§ **What the task asks**:
Repeat exactly the lines from the start of the material below up to and including the "origin=(SPEED_KNOB_X, SPEED_KNOB_Y, PANEL_FACE), parent=parent)" line.
────────────────
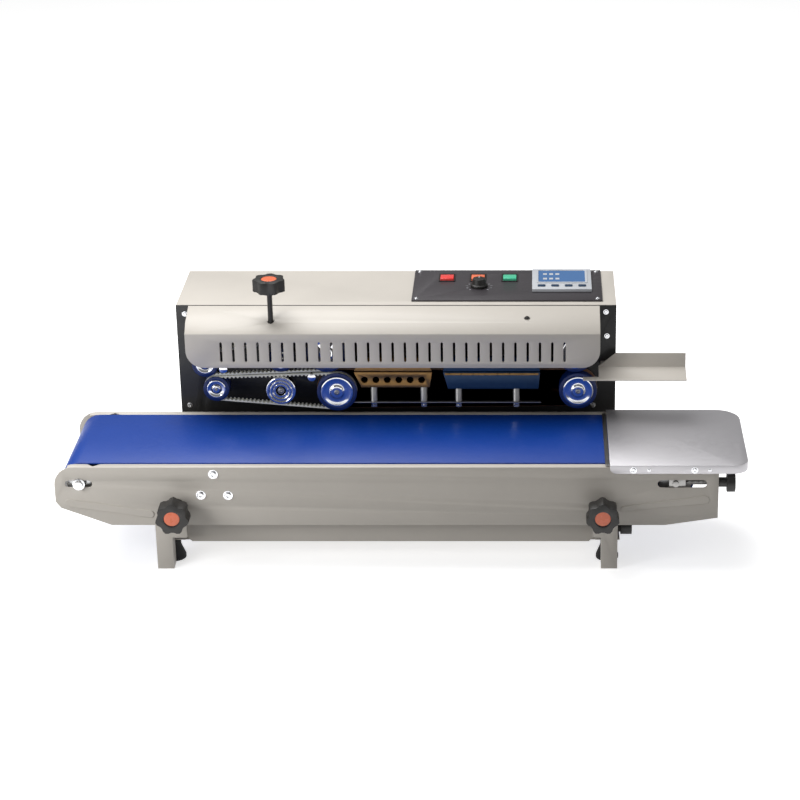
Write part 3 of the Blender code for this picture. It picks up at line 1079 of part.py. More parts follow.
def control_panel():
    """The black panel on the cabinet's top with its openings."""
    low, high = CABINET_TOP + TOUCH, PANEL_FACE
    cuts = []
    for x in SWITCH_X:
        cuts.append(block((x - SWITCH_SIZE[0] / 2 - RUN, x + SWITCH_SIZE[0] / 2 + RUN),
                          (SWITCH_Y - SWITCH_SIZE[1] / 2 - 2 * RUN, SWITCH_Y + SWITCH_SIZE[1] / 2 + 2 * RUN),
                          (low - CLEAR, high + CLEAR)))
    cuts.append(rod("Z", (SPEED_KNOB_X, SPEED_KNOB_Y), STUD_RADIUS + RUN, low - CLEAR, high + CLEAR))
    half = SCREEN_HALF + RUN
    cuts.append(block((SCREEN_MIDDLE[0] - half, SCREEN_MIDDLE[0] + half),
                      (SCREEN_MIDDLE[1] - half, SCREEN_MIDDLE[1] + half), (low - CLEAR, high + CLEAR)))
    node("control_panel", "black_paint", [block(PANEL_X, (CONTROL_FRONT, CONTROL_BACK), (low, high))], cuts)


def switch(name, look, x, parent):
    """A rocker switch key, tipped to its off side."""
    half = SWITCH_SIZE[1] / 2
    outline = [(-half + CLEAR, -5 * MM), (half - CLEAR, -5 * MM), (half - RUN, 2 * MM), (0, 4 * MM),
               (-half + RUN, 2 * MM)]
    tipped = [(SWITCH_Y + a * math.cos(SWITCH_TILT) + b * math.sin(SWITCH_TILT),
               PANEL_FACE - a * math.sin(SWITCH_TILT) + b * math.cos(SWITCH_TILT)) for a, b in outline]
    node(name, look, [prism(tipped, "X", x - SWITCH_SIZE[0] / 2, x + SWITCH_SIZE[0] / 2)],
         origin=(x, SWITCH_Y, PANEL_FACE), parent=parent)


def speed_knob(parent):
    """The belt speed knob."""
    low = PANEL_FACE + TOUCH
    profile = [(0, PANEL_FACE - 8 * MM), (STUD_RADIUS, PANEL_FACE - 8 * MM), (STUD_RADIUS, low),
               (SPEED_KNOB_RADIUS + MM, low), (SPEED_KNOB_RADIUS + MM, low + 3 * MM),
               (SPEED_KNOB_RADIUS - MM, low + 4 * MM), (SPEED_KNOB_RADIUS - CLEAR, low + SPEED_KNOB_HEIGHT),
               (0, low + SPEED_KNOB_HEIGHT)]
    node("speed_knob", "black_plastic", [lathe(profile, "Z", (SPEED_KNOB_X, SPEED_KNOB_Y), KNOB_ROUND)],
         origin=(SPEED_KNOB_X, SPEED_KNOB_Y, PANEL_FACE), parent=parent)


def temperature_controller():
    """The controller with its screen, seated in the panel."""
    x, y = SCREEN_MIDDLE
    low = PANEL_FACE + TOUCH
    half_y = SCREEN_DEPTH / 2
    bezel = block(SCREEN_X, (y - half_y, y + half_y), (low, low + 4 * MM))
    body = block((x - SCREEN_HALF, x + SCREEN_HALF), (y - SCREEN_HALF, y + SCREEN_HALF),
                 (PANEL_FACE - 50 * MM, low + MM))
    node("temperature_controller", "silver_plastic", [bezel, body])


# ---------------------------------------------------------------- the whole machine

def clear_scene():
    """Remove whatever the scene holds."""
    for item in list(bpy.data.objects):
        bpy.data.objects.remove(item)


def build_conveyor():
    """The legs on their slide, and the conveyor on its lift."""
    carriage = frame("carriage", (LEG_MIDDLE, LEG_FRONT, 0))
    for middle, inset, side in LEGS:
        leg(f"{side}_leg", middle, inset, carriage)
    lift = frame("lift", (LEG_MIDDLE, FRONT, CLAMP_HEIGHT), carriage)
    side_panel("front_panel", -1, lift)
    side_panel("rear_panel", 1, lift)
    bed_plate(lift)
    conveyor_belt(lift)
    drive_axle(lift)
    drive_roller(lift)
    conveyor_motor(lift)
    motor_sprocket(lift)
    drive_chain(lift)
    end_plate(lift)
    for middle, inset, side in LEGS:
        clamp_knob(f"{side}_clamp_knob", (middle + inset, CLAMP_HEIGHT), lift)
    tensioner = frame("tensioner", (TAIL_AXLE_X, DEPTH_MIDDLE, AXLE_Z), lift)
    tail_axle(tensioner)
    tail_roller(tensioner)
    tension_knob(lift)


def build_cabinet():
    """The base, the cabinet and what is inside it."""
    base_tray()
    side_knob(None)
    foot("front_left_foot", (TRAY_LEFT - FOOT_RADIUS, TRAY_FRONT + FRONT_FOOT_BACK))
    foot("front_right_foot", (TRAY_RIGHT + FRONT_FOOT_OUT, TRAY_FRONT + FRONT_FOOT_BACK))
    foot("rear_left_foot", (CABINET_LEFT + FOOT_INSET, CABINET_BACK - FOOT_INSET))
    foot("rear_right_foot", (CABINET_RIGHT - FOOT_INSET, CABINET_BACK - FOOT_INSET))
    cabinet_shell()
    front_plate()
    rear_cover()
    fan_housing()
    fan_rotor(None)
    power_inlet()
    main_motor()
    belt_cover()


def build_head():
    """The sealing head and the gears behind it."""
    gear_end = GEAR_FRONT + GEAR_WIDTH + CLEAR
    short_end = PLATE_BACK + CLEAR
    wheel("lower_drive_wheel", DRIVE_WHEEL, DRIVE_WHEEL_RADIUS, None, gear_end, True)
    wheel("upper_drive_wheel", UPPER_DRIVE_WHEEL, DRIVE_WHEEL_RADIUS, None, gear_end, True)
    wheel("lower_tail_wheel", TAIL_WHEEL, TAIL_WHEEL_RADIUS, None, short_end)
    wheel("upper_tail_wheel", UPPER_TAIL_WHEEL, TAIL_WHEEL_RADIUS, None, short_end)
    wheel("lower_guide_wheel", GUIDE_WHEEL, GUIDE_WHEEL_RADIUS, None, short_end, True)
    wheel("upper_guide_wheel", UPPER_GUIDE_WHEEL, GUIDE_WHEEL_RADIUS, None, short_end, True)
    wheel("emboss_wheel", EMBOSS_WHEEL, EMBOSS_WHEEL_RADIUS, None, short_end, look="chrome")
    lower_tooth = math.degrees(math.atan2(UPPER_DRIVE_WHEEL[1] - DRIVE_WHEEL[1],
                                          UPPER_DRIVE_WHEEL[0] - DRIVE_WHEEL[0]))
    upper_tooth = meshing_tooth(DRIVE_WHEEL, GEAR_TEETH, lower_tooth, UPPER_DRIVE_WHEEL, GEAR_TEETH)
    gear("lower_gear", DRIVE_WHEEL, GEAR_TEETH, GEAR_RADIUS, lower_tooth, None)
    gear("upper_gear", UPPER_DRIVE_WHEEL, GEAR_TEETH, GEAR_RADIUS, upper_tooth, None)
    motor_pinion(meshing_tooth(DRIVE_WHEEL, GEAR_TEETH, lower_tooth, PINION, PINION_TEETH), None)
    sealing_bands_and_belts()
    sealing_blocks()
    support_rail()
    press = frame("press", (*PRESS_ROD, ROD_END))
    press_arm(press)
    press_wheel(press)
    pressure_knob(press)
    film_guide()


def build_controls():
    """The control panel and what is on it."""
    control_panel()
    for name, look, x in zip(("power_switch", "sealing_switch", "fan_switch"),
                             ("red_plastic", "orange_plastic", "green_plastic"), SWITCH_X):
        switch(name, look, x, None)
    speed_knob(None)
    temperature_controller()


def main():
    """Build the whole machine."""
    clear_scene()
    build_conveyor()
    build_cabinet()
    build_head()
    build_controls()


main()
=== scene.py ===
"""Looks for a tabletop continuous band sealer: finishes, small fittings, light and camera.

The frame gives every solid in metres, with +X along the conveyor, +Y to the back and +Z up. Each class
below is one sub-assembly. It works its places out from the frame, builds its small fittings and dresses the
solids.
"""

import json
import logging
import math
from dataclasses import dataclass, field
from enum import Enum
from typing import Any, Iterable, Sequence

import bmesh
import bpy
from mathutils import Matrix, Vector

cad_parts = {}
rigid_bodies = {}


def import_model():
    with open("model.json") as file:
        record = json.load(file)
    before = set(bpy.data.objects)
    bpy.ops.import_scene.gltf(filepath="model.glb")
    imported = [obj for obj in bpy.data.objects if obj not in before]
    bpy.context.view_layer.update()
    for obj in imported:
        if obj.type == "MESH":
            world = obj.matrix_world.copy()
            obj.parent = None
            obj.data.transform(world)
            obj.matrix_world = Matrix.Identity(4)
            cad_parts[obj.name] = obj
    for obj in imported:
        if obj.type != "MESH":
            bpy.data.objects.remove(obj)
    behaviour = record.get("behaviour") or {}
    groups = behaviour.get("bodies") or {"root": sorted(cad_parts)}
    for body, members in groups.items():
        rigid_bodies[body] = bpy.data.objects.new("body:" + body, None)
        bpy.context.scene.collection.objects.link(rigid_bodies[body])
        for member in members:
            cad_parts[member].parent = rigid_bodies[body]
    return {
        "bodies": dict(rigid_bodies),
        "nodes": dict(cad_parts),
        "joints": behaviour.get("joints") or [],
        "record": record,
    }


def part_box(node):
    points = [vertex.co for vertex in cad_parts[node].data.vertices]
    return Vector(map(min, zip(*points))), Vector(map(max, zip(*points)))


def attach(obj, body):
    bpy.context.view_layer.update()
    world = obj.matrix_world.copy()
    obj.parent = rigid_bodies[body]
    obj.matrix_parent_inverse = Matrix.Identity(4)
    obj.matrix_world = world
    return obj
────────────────
§ **Written response**:
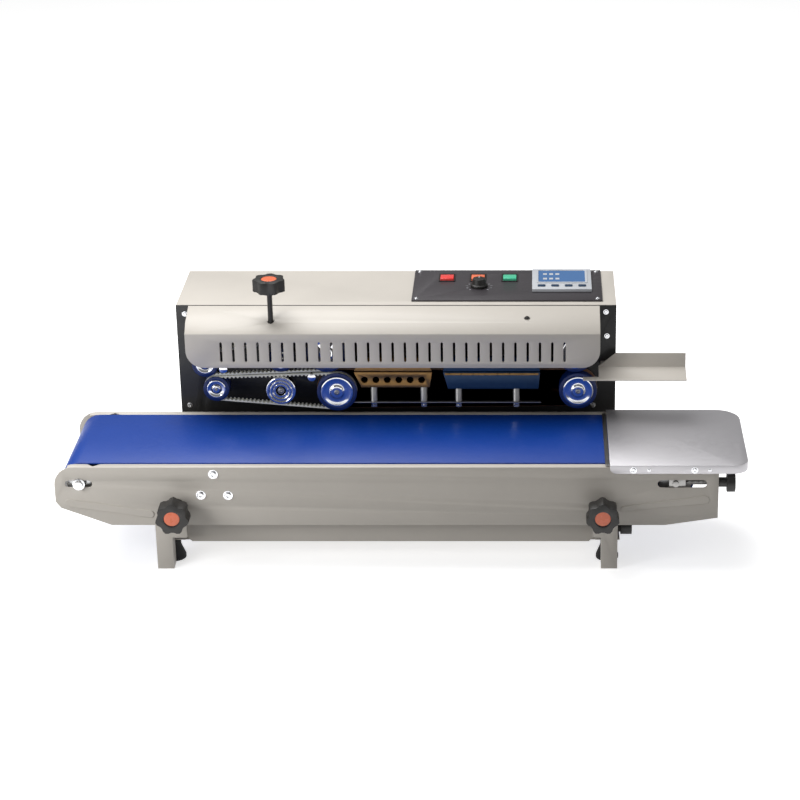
Write part 3 of the Blender code for this picture. It picks up at line 1079 of part.py. More parts follow.
def control_panel():
    """The black panel on the cabinet's top with its openings."""
    low, high = CABINET_TOP + TOUCH, PANEL_FACE
    cuts = []
    for x in SWITCH_X:
        cuts.append(block((x - SWITCH_SIZE[0] / 2 - RUN, x + SWITCH_SIZE[0] / 2 + RUN),
                          (SWITCH_Y - SWITCH_SIZE[1] / 2 - 2 * RUN, SWITCH_Y + SWITCH_SIZE[1] / 2 + 2 * RUN),
                          (low - CLEAR, high + CLEAR)))
    cuts.append(rod("Z", (SPEED_KNOB_X, SPEED_KNOB_Y), STUD_RADIUS + RUN, low - CLEAR, high + CLEAR))
    half = SCREEN_HALF + RUN
    cuts.append(block((SCREEN_MIDDLE[0] - half, SCREEN_MIDDLE[0] + half),
                      (SCREEN_MIDDLE[1] - half, SCREEN_MIDDLE[1] + half), (low - CLEAR, high + CLEAR)))
    node("control_panel", "black_paint", [block(PANEL_X, (CONTROL_FRONT, CONTROL_BACK), (low, high))], cuts)


def switch(name, look, x, parent):
    """A rocker switch key, tipped to its off side."""
    half = SWITCH_SIZE[1] / 2
    outline = [(-half + CLEAR, -5 * MM), (half - CLEAR, -5 * MM), (half - RUN, 2 * MM), (0, 4 * MM),
               (-half + RUN, 2 * MM)]
    tipped = [(SWITCH_Y + a * math.cos(SWITCH_TILT) + b * math.sin(SWITCH_TILT),
               PANEL_FACE - a * math.sin(SWITCH_TILT) + b * math.cos(SWITCH_TILT)) for a, b in outline]
    node(name, look, [prism(tipped, "X", x - SWITCH_SIZE[0] / 2, x + SWITCH_SIZE[0] / 2)],
         origin=(x, SWITCH_Y, PANEL_FACE), parent=parent)


def speed_knob(parent):
    """The belt speed knob."""
    low = PANEL_FACE + TOUCH
    profile = [(0, PANEL_FACE - 8 * MM), (STUD_RADIUS, PANEL_FACE - 8 * MM), (STUD_RADIUS, low),
               (SPEED_KNOB_RADIUS + MM, low), (SPEED_KNOB_RADIUS + MM, low + 3 * MM),
               (SPEED_KNOB_RADIUS - MM, low + 4 * MM), (SPEED_KNOB_RADIUS - CLEAR, low + SPEED_KNOB_HEIGHT),
               (0, low + SPEED_KNOB_HEIGHT)]
    node("speed_knob", "black_plastic", [lathe(profile, "Z", (SPEED_KNOB_X, SPEED_KNOB_Y), KNOB_ROUND)],
         origin=(SPEED_KNOB_X, SPEED_KNOB_Y, PANEL_FACE), parent=parent)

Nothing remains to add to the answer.